Problem details:
Reproduce, exactly and in full, only the lines below from the one containing "addPouch();" through the one containing "bpy.context.scene.collection.objects.link(empty)".

Dataset extract:
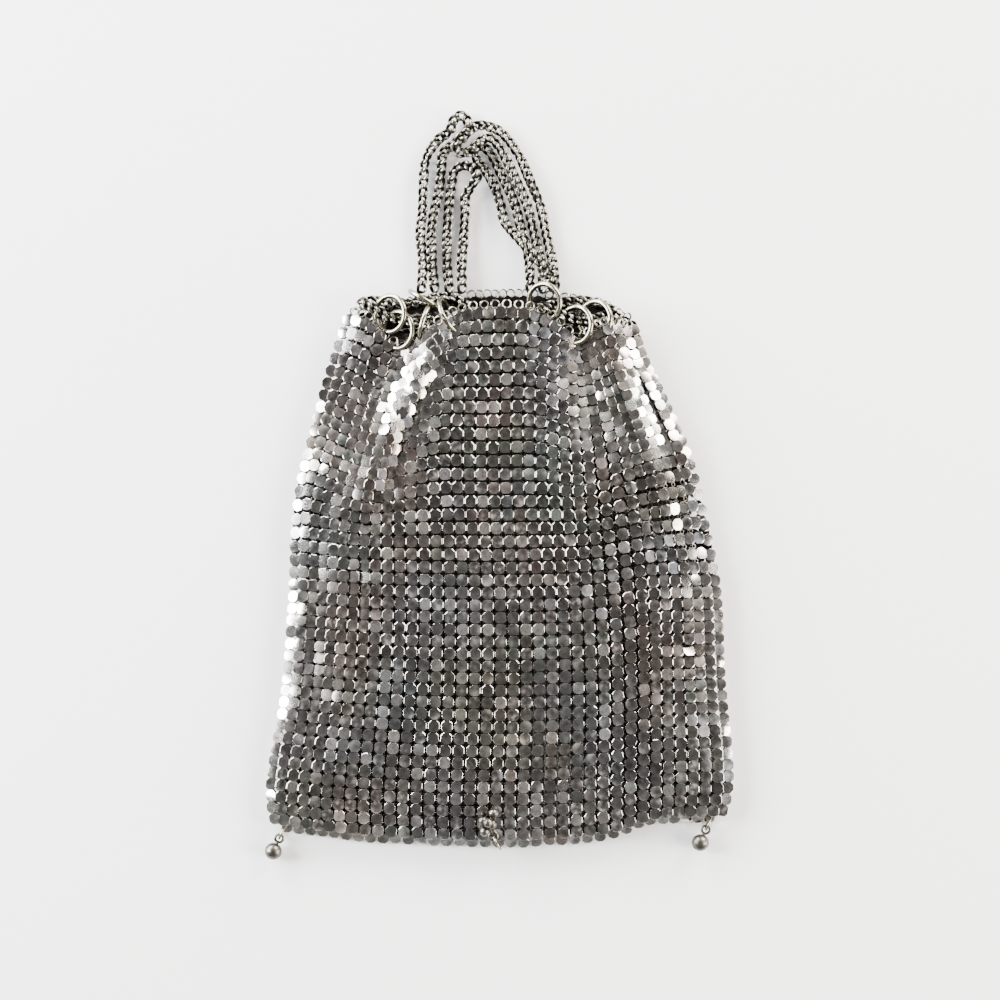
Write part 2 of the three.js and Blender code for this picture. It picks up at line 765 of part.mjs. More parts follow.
function routeCurve(route, closed) {
  return new THREE.CatmullRomCurve3(
    route.map(([x, above, z]) => new THREE.Vector3(x, BODY_LENGTH + above, z)),
    closed,
  );
}

const MESH_METAL = new THREE.MeshStandardMaterial({ color: 0x9d9b94, metalness: 1, roughness: 0.28 });
const RING_METAL = new THREE.MeshStandardMaterial({ color: 0xb4b0a2, metalness: 1, roughness: 0.25 });
const CHAIN_METAL = new THREE.MeshStandardMaterial({ color: 0x8f8c82, metalness: 1, roughness: 0.32 });
const DROP_METAL = new THREE.MeshStandardMaterial({ color: 0x5f5d58, metalness: 1, roughness: 0.35 });

const purse = new THREE.Group();

function addMesh(name, geometry, material) {
  const mesh = new THREE.Mesh(geometry, material);
  mesh.name = name;
  purse.add(mesh);
}

function addPouch() {
  let pouch = solidOf(pouchGeometry());
  for (const ring of RINGS) {
    const tunnel = wireRing({
      ...ring,
      radius: RING_RADIUS,
      wire: RING_WIRE + 2 * CLEARANCE,
      at: ringPlace(ring),
    });
    pouch = pouch.subtract(solidOf(tunnel));
  }
  for (const drop of DROPS) pouch = pouch.subtract(solidOf(jumpRing(drop, CLEARANCE)));
  pouch = pouch.subtract(solidOf(grapeRing(CLEARANCE)));
  addMesh("mesh_pouch", geometryFrom(pouch), MESH_METAL);
}

function addRings() {
  for (const ring of RINGS) {
    const geometry = wireRing({ ...ring, radius: RING_RADIUS, wire: RING_WIRE, at: ringPlace(ring) });
    addMesh(ring.name, geometry, RING_METAL);
  }
}

function addChains() {
  const radius = CHAIN_DIAMETER / 2;
  const loop = new THREE.TubeGeometry(routeCurve(DRAW_CHAIN_ROUTE, true), DRAW_CHAIN_STEPS, radius, TUBE_SIDES, true);
  addMesh("draw_chain", loop, CHAIN_METAL);
  for (const [name, route] of Object.entries(HANDLE_ROUTES)) {
    const tube = new THREE.ExtrudeGeometry(circleShape(radius, TUBE_SIDES), {
      steps: HANDLE_STEPS,
      extrudePath: routeCurve(route, false),
    });
    addMesh(name, tube, CHAIN_METAL);
  }
}

function addDrops() {
  for (const drop of DROPS) {
    addMesh(`drop_${drop.name}`, dropGeometry(drop), DROP_METAL);
    addMesh(`drop_ring_${drop.name}`, jumpRing(drop), RING_METAL);
  }
  addMesh("drop_middle", grapeGeometry(), RING_METAL);
  addMesh("drop_ring_middle", grapeRing(), RING_METAL);
}

addPouch();
addRings();
addChains();
addDrops();

// The origin is the middle of the footprint, on the surface it lies on.
const bounds = new THREE.Box3().setFromObject(purse, true);
const middle = bounds.getCenter(new THREE.Vector3());
purse.position.set(-middle.x, -middle.y, 0);

export default purse;
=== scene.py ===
import math

import bpy
import numpy as np
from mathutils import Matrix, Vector


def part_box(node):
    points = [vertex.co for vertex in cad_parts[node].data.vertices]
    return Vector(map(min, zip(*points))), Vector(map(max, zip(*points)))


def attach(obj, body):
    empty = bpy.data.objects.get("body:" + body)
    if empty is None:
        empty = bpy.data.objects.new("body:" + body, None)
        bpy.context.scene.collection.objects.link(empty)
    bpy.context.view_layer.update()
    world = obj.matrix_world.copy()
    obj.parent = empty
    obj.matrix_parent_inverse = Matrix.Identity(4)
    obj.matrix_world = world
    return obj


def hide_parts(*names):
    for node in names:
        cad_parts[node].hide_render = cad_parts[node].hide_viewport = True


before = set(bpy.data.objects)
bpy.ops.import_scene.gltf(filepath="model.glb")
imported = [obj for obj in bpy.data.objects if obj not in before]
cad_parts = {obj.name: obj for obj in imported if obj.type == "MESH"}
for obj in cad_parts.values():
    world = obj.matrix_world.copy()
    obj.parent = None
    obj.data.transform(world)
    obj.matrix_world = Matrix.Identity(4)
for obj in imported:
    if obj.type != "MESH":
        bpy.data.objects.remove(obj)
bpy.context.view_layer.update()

MM = 0.001

# Sizes of the pouch in millimetres, in the drawing's own frame: Y = 0 is the bottom edge.
BODY_LENGTH = 162
BODY_WIDTH = 140
BODY_DEPTH = 11
SIDE_DEPTH = 5.6
FOLD_HEIGHT = 4
GATHER_DROP = 11
BACK_RISE = 4.2
CROWN_POWER = 0.8
SIDE_FADE = 0.12
HEM_FADE = 0.05
EDGE_BLEND = 0.85
PLATE_COLUMNS = 35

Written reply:
addPouch();
addRings();
addChains();
addDrops();

// The origin is the middle of the footprint, on the surface it lies on.
const bounds = new THREE.Box3().setFromObject(purse, true);
const middle = bounds.getCenter(new THREE.Vector3());
purse.position.set(-middle.x, -middle.y, 0);

export default purse;
=== scene.py ===
import math

import bpy
import numpy as np
from mathutils import Matrix, Vector


def part_box(node):
    points = [vertex.co for vertex in cad_parts[node].data.vertices]
    return Vector(map(min, zip(*points))), Vector(map(max, zip(*points)))


def attach(obj, body):
    empty = bpy.data.objects.get("body:" + body)
    if empty is None:
        empty = bpy.data.objects.new("body:" + body, None)
        bpy.context.scene.collection.objects.link(empty)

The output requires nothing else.